> [DATA IN THIS EXERCISE]
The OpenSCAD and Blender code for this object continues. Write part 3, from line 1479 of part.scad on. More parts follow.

...

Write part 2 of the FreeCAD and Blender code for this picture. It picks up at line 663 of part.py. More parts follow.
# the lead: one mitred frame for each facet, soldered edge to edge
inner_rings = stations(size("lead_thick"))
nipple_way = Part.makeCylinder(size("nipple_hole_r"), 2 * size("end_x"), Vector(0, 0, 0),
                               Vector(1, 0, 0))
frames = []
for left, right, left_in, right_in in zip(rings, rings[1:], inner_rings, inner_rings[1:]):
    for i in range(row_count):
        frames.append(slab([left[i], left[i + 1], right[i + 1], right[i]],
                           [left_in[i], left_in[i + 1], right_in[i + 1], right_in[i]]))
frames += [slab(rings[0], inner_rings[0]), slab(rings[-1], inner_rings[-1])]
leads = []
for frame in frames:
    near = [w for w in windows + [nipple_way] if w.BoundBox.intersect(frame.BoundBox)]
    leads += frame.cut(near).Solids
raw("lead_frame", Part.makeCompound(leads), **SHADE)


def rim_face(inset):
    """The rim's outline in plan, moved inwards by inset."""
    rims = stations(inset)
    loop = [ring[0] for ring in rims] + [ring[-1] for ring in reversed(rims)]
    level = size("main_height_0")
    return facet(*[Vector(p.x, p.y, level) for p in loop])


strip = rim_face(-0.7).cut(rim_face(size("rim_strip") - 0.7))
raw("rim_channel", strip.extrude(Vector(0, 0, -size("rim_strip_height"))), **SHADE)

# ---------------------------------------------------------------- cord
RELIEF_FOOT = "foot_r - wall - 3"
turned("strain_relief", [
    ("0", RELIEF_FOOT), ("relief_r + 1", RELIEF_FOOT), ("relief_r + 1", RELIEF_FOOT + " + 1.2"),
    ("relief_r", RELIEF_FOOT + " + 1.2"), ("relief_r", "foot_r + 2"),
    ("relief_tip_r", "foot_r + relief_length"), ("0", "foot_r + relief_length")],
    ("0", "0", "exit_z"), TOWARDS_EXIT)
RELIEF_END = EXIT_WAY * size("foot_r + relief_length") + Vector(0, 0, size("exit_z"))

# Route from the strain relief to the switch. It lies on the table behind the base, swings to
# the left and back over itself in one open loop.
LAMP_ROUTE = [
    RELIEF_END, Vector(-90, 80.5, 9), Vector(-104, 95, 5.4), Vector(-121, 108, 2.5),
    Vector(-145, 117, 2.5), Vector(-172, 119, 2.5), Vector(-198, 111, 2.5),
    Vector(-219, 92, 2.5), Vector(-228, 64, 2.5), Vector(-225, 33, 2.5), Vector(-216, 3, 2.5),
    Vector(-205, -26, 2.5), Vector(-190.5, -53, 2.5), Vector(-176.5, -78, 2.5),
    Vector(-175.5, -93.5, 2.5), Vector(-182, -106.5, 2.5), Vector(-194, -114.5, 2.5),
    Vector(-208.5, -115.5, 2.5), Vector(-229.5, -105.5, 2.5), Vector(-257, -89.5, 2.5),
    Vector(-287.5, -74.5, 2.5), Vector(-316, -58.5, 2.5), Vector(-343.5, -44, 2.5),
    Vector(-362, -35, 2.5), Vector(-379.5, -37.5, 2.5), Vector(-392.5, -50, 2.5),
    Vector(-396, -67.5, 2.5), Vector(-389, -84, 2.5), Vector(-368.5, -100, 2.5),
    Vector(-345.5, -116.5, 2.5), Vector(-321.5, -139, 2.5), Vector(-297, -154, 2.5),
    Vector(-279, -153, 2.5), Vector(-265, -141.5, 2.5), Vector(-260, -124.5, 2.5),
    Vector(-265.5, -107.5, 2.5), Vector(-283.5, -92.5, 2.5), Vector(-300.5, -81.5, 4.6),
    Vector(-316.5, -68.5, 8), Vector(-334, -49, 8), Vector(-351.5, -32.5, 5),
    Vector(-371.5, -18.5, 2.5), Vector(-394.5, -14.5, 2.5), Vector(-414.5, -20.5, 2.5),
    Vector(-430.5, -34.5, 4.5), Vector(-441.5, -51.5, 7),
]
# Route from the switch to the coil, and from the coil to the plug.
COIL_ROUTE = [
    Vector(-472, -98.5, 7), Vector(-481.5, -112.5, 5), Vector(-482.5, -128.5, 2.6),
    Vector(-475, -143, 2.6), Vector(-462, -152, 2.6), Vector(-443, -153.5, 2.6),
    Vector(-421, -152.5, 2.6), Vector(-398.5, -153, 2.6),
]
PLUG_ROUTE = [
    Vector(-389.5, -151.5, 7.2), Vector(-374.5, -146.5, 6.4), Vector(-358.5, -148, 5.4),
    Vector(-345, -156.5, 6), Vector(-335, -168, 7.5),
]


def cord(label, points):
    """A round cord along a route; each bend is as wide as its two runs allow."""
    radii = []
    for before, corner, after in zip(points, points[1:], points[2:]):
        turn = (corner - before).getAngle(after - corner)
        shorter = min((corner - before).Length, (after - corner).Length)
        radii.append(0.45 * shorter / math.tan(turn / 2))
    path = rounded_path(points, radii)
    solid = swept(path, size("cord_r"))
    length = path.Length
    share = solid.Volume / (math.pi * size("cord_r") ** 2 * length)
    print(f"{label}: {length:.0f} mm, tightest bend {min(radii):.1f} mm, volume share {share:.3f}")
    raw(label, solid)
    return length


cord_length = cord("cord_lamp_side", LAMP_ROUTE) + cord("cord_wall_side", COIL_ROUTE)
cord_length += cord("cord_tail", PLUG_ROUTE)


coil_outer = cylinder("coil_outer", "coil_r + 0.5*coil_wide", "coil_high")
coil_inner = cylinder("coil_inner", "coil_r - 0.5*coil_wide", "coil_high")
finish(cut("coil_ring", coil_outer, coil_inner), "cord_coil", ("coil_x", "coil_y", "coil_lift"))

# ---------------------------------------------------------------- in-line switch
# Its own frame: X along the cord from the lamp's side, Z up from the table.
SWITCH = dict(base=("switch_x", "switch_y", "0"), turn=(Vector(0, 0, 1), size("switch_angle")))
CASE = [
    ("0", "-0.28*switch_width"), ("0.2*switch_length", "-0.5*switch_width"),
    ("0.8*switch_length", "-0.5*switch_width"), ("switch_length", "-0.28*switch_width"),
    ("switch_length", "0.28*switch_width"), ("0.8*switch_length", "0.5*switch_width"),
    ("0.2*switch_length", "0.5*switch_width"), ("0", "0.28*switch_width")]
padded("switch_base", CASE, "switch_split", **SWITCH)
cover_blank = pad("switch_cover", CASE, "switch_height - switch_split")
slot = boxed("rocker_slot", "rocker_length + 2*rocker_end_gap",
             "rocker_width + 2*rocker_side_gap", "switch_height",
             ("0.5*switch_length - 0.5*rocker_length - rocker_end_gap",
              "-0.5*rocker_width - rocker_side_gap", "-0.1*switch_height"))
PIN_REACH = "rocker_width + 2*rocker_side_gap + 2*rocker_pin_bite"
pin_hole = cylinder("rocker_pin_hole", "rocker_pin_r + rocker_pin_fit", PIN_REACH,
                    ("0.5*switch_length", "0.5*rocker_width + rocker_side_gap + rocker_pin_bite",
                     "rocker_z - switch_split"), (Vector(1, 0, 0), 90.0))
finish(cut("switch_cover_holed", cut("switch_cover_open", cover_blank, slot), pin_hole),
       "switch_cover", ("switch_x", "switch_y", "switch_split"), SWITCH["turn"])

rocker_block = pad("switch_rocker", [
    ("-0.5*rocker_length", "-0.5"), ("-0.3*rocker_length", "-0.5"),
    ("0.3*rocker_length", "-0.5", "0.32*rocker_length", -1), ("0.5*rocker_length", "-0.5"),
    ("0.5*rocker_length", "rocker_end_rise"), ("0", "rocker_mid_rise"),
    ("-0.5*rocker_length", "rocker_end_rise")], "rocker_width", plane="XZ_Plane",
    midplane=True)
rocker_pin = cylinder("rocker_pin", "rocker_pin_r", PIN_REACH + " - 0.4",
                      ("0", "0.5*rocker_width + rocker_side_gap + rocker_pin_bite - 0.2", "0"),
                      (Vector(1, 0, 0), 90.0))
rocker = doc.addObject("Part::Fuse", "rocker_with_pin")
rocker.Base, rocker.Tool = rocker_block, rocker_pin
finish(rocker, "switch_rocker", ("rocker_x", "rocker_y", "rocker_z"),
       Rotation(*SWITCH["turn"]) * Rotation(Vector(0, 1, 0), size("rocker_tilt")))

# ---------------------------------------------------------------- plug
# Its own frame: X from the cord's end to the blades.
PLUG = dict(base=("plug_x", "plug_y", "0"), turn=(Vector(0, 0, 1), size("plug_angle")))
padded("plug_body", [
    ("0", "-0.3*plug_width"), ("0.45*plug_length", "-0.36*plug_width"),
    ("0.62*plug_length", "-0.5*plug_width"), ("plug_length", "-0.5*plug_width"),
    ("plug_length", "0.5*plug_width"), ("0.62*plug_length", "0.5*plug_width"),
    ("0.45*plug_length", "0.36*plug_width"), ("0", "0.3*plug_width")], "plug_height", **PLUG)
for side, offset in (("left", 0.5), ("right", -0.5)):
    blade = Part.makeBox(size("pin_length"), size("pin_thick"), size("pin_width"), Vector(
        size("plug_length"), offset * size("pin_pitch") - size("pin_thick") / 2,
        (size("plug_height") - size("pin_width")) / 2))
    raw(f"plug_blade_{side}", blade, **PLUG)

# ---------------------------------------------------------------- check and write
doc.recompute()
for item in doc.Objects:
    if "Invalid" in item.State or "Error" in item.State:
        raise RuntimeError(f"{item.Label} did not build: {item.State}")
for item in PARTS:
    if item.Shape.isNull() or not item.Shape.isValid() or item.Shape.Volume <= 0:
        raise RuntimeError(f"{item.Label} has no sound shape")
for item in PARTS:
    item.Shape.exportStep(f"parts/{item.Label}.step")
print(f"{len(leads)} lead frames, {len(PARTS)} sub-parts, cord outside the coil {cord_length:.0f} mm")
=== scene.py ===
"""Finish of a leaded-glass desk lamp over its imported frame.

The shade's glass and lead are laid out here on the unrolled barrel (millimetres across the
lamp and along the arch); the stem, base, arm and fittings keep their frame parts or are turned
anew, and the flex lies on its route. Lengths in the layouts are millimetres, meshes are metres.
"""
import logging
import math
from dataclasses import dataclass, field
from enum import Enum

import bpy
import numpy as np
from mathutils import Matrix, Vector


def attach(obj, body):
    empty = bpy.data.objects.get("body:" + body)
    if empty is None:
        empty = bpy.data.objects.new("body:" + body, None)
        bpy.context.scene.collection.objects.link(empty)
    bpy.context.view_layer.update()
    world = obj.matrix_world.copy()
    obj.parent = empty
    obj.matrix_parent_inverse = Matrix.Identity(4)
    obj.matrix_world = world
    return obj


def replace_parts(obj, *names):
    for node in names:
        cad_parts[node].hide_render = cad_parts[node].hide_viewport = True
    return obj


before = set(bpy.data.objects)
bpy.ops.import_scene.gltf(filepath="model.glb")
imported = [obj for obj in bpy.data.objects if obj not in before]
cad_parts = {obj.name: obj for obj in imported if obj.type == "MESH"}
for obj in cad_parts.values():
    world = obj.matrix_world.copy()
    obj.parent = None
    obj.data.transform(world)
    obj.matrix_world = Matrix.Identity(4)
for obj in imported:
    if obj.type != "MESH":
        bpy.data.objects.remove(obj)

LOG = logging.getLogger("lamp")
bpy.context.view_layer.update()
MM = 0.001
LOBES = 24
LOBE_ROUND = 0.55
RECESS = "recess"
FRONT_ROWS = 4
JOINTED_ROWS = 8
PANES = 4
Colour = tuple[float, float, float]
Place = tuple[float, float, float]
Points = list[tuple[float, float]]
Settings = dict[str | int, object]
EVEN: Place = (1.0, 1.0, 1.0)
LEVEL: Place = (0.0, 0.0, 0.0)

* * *

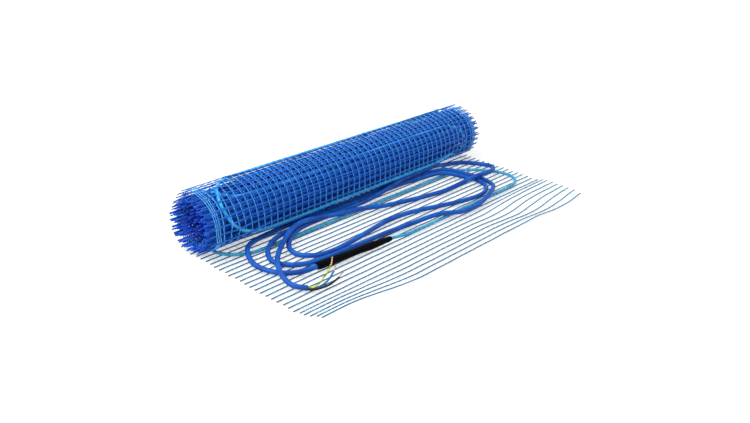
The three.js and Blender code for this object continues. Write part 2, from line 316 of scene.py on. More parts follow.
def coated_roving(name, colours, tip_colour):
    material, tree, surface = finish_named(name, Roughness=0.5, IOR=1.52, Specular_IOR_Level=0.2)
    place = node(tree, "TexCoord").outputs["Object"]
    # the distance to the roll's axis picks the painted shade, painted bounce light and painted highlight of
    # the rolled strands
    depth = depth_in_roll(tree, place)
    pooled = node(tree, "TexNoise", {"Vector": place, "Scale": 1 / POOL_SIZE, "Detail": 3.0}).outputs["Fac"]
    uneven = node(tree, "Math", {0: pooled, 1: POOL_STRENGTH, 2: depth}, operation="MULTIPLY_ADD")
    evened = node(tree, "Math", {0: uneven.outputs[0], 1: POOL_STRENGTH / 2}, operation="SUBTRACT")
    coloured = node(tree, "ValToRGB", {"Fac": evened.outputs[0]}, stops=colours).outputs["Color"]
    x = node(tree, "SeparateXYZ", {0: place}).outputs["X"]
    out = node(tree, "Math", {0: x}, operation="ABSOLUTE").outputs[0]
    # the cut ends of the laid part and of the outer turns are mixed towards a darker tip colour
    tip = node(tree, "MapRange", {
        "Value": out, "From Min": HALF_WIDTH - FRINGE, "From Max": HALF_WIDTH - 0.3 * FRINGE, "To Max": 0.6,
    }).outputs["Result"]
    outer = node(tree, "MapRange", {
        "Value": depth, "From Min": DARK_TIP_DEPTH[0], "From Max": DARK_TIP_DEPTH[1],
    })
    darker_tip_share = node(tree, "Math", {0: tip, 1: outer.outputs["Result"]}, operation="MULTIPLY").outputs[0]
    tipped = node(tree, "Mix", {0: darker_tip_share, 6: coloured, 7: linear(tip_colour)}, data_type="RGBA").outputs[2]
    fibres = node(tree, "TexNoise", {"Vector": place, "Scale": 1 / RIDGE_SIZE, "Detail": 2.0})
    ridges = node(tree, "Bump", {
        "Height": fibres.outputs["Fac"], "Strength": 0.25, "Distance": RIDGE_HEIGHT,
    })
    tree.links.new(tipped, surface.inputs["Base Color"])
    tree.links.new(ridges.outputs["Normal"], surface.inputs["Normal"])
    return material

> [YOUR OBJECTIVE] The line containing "check and write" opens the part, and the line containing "for node in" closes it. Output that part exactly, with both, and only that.

> [EXERCISE RESULT]
# ---------------------------------------------------------------- check and write
doc.recompute()
for item in doc.Objects:
    if "Invalid" in item.State or "Error" in item.State:
        raise RuntimeError(f"{item.Label} did not build: {item.State}")
for item in PARTS:
    if item.Shape.isNull() or not item.Shape.isValid() or item.Shape.Volume <= 0:
        raise RuntimeError(f"{item.Label} has no sound shape")
for item in PARTS:
    item.Shape.exportStep(f"parts/{item.Label}.step")
print(f"{len(leads)} lead frames, {len(PARTS)} sub-parts, cord outside the coil {cord_length:.0f} mm")
=== scene.py ===
"""Finish of a leaded-glass desk lamp over its imported frame.

The shade's glass and lead are laid out here on the unrolled barrel (millimetres across the
lamp and along the arch); the stem, base, arm and fittings keep their frame parts or are turned
anew, and the flex lies on its route. Lengths in the layouts are millimetres, meshes are metres.
"""
import logging
import math
from dataclasses import dataclass, field
from enum import Enum

import bpy
import numpy as np
from mathutils import Matrix, Vector


def attach(obj, body):
    empty = bpy.data.objects.get("body:" + body)
    if empty is None:
        empty = bpy.data.objects.new("body:" + body, None)
        bpy.context.scene.collection.objects.link(empty)
    bpy.context.view_layer.update()
    world = obj.matrix_world.copy()
    obj.parent = empty
    obj.matrix_parent_inverse = Matrix.Identity(4)
    obj.matrix_world = world
    return obj


def replace_parts(obj, *names):
    for node in names:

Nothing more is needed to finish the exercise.